Reactive Deposition Epitaxy of CoSi2 Films on Clean and Oxygen-Adsorbed Si(001) Surfaces

Abstract

We have studied the surfactant effects of adsorbed oxygen layers of 1-2 monolayer thicknesses on the film evolution of CoSi2(001) in reactive deposition epitaxy at 470°C on Si(001). The O atoms segregating to the growth front play essential roles in suppressing the Si outward diffusion from the substrate and Co lateral migration, which promote two-dimensional layer growth of CoSi2(001) films and make the surfaces smooth.
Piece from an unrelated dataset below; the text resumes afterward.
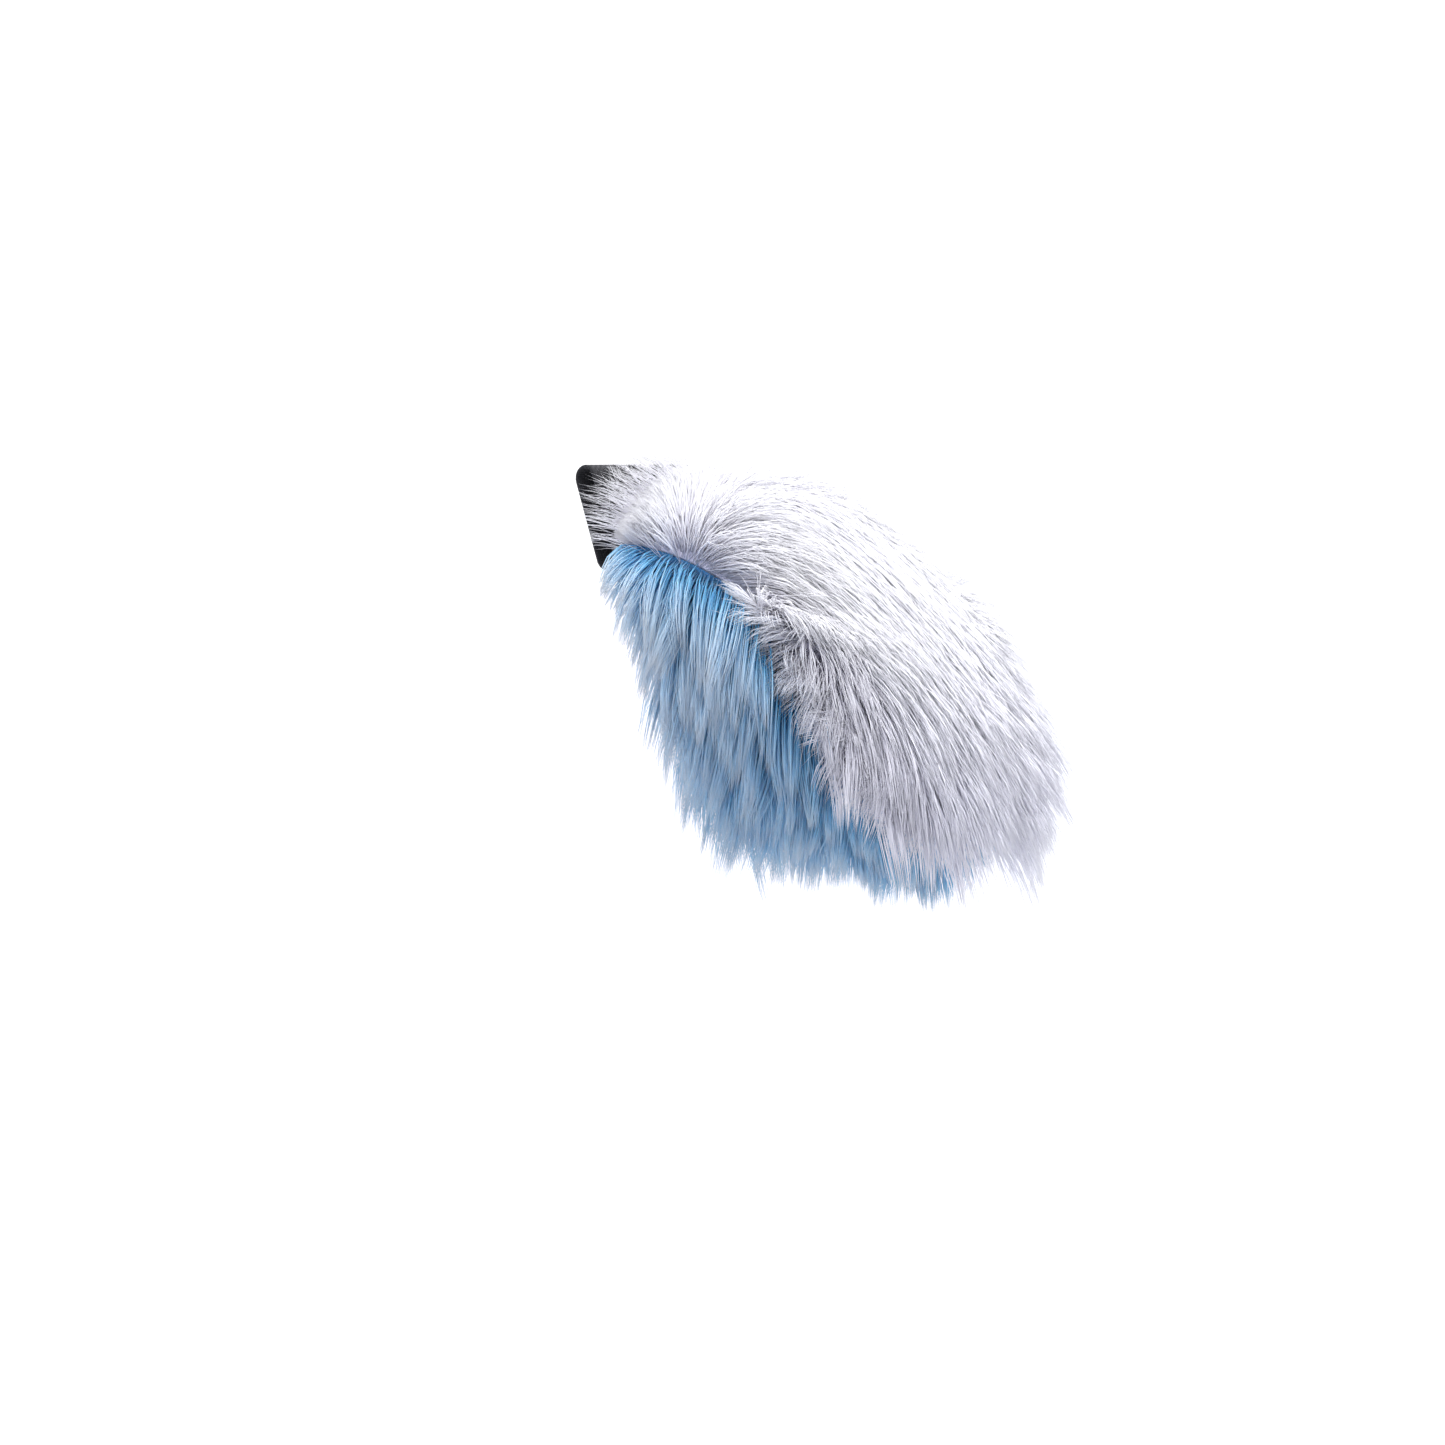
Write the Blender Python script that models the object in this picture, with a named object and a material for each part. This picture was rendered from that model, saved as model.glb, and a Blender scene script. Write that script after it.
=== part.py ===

A kinetic mechanism is suggested in which Co atoms easily diffuse without interaction through the O layers toward the substrate and react with Si atoms. Nevertheless, {111}-twinned CoSi2 is formed at the very initial growth stage on O-adsorbed Si, similarly to that on clean Si. We have also investigated the morphology and crystallinity of ∼20-nm-thick CoSi2(001) films. The O atoms remaining on the surface effectively restrain film surface roughening even at this thickness; however, they cannot lower the interface roughness owing to the formation of {111} facets and {111}-twinned boundaries. The twin boundaries formed in the initial stage grow into the substrate during the epitaxy.